=== Data items ===
:::::

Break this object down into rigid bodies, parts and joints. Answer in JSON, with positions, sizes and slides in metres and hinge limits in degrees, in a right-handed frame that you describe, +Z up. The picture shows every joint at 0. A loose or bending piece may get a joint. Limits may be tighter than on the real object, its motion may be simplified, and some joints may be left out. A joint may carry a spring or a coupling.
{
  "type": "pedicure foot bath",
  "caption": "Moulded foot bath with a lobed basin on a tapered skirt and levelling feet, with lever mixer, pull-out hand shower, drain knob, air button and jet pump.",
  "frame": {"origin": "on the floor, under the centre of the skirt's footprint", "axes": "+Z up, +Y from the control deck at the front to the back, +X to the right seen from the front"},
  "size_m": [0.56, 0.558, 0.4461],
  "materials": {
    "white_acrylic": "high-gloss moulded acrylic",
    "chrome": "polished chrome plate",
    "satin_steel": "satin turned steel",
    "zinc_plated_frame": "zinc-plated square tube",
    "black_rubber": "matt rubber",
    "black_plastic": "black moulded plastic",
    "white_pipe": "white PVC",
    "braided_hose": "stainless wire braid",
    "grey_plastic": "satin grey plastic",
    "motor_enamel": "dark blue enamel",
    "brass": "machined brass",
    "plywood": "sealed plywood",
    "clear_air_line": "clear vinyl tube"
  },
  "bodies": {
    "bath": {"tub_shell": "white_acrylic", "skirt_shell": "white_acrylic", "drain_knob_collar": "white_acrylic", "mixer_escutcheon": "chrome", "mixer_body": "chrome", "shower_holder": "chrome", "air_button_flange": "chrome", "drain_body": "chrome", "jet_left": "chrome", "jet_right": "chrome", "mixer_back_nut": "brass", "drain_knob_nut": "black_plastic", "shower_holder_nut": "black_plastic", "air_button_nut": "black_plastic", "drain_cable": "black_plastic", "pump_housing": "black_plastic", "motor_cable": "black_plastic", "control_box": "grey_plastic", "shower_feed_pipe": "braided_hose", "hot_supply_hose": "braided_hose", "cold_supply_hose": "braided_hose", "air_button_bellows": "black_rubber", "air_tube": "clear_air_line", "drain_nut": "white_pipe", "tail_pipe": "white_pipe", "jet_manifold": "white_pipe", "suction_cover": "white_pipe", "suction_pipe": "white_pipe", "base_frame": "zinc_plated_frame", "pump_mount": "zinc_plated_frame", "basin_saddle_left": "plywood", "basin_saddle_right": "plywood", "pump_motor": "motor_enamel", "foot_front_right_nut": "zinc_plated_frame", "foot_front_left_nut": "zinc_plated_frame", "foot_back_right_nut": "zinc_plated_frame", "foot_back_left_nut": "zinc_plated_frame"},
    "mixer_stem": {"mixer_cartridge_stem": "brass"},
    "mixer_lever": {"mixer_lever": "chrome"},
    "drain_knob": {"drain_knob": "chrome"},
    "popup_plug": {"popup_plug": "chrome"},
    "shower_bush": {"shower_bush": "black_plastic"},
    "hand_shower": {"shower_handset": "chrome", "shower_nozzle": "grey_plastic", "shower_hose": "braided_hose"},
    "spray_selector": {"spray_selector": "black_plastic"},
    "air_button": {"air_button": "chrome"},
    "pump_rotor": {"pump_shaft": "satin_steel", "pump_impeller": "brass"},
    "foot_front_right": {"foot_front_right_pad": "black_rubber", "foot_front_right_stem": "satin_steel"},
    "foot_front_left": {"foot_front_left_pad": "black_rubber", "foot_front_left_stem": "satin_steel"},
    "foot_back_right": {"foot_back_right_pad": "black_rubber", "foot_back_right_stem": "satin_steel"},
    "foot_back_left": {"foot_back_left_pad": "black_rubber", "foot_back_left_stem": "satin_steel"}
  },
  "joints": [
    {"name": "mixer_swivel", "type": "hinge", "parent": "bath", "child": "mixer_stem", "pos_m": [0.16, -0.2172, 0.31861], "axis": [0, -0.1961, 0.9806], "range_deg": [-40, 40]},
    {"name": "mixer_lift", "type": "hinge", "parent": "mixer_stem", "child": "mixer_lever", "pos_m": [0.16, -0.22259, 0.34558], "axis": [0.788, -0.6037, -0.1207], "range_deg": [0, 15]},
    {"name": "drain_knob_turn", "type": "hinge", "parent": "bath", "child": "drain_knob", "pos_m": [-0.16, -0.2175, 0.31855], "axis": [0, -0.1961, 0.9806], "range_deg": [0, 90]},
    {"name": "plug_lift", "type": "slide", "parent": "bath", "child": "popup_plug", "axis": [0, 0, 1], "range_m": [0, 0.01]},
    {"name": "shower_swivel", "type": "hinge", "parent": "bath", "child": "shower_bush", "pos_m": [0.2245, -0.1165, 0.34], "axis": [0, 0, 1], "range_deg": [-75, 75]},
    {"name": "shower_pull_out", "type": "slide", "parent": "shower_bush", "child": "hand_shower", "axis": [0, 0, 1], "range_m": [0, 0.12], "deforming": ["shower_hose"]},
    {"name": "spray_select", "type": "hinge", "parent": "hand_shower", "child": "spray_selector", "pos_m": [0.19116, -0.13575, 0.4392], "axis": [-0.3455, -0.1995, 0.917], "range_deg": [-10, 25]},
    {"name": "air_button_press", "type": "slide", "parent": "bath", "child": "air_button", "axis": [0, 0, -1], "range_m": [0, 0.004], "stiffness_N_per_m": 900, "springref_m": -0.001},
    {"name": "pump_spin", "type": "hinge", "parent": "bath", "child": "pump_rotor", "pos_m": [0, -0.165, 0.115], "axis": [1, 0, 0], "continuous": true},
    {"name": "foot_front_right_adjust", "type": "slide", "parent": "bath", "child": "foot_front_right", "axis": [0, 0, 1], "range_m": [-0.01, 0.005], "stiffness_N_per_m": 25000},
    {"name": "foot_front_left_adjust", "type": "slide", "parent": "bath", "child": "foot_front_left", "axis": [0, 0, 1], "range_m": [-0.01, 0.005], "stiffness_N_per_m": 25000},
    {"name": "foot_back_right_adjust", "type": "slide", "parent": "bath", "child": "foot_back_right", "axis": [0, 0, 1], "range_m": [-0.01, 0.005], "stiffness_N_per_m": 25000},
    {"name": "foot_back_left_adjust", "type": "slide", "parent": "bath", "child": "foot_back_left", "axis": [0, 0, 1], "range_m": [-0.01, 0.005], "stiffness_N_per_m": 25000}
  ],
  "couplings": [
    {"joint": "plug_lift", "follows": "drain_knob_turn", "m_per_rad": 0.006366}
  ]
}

:::::

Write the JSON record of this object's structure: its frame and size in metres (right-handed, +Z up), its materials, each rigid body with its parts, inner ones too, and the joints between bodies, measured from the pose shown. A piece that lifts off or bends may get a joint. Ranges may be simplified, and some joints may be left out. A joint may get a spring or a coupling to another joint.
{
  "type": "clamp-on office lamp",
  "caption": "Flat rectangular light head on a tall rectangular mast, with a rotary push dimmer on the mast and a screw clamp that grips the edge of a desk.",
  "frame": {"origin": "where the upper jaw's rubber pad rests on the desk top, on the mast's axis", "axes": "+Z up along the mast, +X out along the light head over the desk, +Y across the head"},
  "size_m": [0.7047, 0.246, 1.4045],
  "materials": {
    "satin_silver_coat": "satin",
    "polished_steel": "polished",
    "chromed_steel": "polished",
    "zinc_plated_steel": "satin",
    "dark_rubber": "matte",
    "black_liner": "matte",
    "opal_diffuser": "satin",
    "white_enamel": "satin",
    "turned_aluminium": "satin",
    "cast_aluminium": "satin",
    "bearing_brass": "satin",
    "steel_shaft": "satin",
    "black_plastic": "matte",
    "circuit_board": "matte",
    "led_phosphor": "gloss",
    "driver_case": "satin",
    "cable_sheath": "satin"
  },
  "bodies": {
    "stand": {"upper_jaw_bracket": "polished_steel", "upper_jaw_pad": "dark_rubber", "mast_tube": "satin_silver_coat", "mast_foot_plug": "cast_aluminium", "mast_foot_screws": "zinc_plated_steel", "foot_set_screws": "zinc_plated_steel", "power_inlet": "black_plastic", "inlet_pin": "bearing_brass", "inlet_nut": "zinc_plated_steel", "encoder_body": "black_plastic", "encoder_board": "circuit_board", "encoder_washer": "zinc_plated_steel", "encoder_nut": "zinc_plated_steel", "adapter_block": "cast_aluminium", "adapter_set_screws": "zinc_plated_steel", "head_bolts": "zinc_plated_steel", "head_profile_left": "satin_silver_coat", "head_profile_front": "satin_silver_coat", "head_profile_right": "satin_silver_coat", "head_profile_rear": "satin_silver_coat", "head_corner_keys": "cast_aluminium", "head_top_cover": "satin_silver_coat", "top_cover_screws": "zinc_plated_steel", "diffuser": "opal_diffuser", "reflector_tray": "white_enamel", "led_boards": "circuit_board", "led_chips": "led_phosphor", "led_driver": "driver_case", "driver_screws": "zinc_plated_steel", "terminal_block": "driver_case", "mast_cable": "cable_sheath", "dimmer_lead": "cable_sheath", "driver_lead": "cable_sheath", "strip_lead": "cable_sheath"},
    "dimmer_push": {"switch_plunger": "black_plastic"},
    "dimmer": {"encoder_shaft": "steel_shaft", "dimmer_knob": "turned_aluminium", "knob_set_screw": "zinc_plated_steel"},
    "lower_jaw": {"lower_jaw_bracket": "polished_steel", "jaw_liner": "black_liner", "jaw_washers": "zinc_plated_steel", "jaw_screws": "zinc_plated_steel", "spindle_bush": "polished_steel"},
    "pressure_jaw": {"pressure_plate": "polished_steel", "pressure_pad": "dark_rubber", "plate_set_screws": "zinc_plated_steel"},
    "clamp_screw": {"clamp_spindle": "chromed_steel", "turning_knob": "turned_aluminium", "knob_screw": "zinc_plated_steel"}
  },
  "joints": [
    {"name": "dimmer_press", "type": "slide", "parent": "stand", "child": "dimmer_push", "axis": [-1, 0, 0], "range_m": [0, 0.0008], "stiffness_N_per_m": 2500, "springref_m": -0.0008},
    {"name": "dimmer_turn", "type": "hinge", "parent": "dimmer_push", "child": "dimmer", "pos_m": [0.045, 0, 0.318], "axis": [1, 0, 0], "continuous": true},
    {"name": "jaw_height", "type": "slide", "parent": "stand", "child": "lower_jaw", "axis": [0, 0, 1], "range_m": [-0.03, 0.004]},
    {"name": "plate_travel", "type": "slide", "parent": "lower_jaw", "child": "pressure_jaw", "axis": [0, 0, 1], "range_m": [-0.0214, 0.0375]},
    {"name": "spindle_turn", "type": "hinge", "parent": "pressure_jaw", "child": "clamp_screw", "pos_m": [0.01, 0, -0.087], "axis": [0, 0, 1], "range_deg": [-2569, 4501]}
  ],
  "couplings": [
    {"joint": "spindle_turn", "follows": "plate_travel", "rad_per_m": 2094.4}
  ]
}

:::::

For the string "parts", count the lines of the entries above that include it; answer with the number only.

=== Reply to the exercise ===
2